At the Parlier City Council meeting on Oct. 2, 2025, city public-works staffer Javier gave a detailed status update on infrastructure projects across the city, telling the council the city now has citywide carbon filtration on most wells, multiple active road and pedestrian-safety projects and several recently awarded grants that will fund groundwater recharge and Safe Routes-to-School improvements.
Javier said the city is finalizing inspections after installing carbon-filter tanks at multiple wells and that “most of the city now is running on filtered water.” He described six-filter installations at Well 8 and Well 9 and a 12-filter installation at Well 28 off Manning Avenue, and said the city is bringing three wells previously out of commission back online.
The update matters because it addresses both long-standing water-quality concerns and near-term safety and mobility projects. Council members and several residents asked for specifics about timelines, costs and follow-up inspections, and staff gave grant and schedule details that will affect work through 2026 and 2027.
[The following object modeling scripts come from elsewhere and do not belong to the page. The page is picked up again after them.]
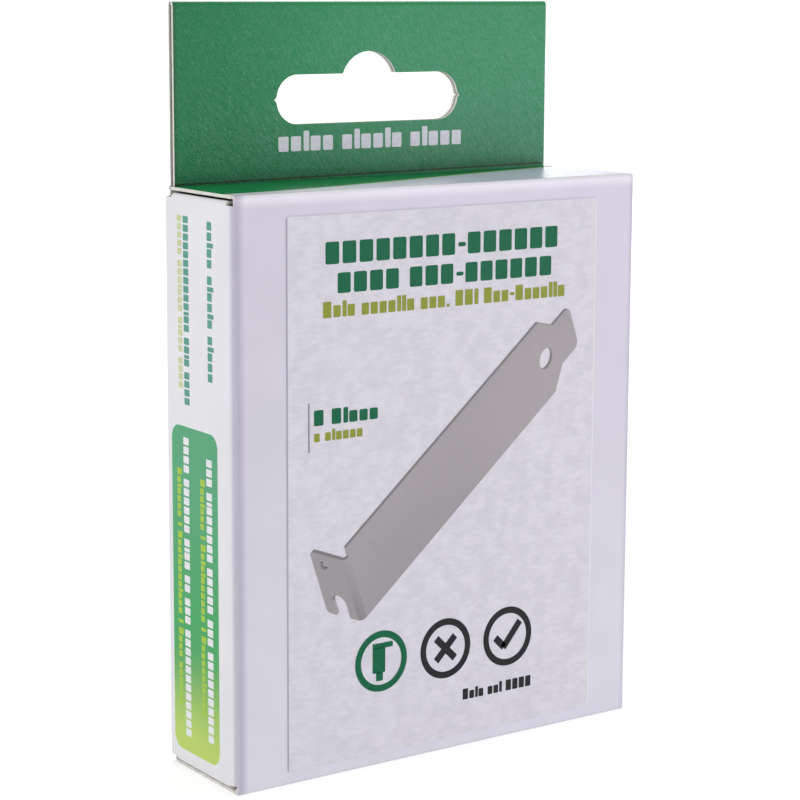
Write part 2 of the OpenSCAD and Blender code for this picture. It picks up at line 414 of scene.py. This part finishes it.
def lid_print(tree, x, y):
    """Green behind a lime line that bends from the front crease to the back."""
    line_width = 0.7
    left_y, right_y = -6.1, 8.9
    line = ramp(tree, x, -36.0, 49.0, left_y, right_y)
    header_side = within(tree, x, -everywhere, hook.x / mm + header_half)
    behind = add(tree, "Math", {0: y, 1: line}, operation="SUBTRACT").outputs[0]
    on_line = all_of(
        tree, within(tree, behind, 0, line_width), ramp(tree, x, -27.0, 0.0), header_side
    )
    field = blend(tree, ramp(tree, x, -30, 10), linear("F4F2FA"), linear("DEE2F4"))
    # A band along the front crease is painted paler: a painted highlight of the crease's roll
    roll_highlight = ramp(tree, y, label_high.y / mm + 0.2, label_high.y / mm + 1.6, 1, 0)
    field = blend(tree, roll_highlight, field, linear("FAF8FD"))
    # The green is painted darker towards the header: painted shade at the header's foot
    green = blend(tree, ramp(tree, y, 6.0, 8.0), linear("008548"), linear("006035"))
    green = blend(tree, all_of(tree, within(tree, behind, 0, everywhere), header_side), field, green)
    return blend(tree, on_line, green, linear("9CCB50"))


paint("top_flap", flap_board("clay-coated folding board, lid print", "+z", lid_print))
green_all_over = lambda tree, x, y: ink_green
paint("top_tongue", flap_board("clay-coated folding board, green", "+y", green_all_over))
paint("bottom_flap", flap_board("clay-coated folding board, base", "-z"))
paint("bottom_tongue", flap_board("clay-coated folding board, base tongue", "+y"))

# %% [markdown]
# ## Label paper
#
# The label is uncoated self-adhesive paper. It is a little greyer than the board and
# has no sheen, and its fibres lie along the web it was cut from, so they show as
# short level streaks. Its edge is painted: a fine darker line on the left and top,
# painted shadow of the edge, and a paler one on the right, a painted highlight.

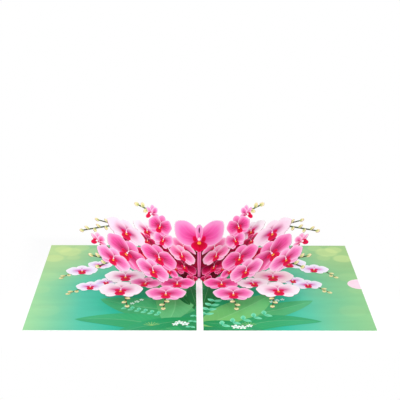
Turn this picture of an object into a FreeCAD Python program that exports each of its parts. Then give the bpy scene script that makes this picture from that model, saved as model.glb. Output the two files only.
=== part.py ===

Most important projects and funding explained
• Water filtration: Javier said the new carbon filtration tanks are in place and the city is finishing final inspections with the water board. “All of our water is being filtered through those tanks,” he said. Staff said the filtered system is analogous to a large-scale Brita filter and that the city has coordinated a meeting with the state water board to complete the process.
• Groundwater recharge and flood control: The city has opened bids for a groundwater banking project and is designing percolation basins to infiltrate canal water into aquifers. Javier said the city received a $5,200,000 grant for the Richard Flores Phase 2 groundwater recharge project, which also rebuilds Richard Flores Field and installs underground infiltration tanks beneath ballfields.
• Safe Routes and ‘Limitless Lanes’: Parlier won a competitive $6,000,000 award through COG/ATP funding for the Limitless Lane and Safe Routes-to-School improvements. Javier said the funding will pay for trail segments, elevated crosswalks and bulb-outs at school crossings, and showed drawings and temporary “quick-build” treatments used during design and grant applications.
• Zedekar and canal safety: The city was awarded approximately $1,020,000 through STBG funding to build sidewalks along Zedekar Avenue, reconstruct the road and add a safe trail; staff said design contracts with Caltrans are in place.
• Newmark/roundabout and Numark trail: Staff reported a $4,000,000 award to reconstruct Newmark Avenue (to connect trails and crosswalks to the school district) and said the Newmark (Numark) roundabout is expected to receive Caltrans approval by month’s end with construction targeted to start in November.
• Road maintenance and pavement condition: Javier said the city completed its 2025 road-rehab work and striping on roughly 15 streets and that Parlier ranked near the top in county pavement-condition indices compared with larger nearby cities.
Crash history and grant rationale
To justify some grant applications, staff presented 10-year crash data for a corridor targeted for safety work: about 160 crashes in that area over 10 years, 6 fatalities and 236 injuries; roughly 27 pedestrian and 3 bicyclist collisions were included in the sample. Javier said that data supported the competitive HSIP and other grant awards.
Community questions and next steps
Several residents asked technical questions about the groundwater tanks and the filtration system; staff replied that the underground tanks are open-bottom infiltration devices that both increase capacity for flood control and help percolate water into groundwater stores. Staff also committed to follow-up inspections and timelines: remaining final inspections for filtration, a meeting with the water board, and construction schedules for the roundabout and Limitless Lane segments. Several projects are in bidding or design phases and will return to council for contract awards when state approvals and bids are complete.
Ending
City staff said they will return to council with contract awards and schedule updates as grants are approved and final inspections conclude. Residents asked staff to continue posting timelines and construction notices on the city website and to maintain outreach for school-area safety improvements.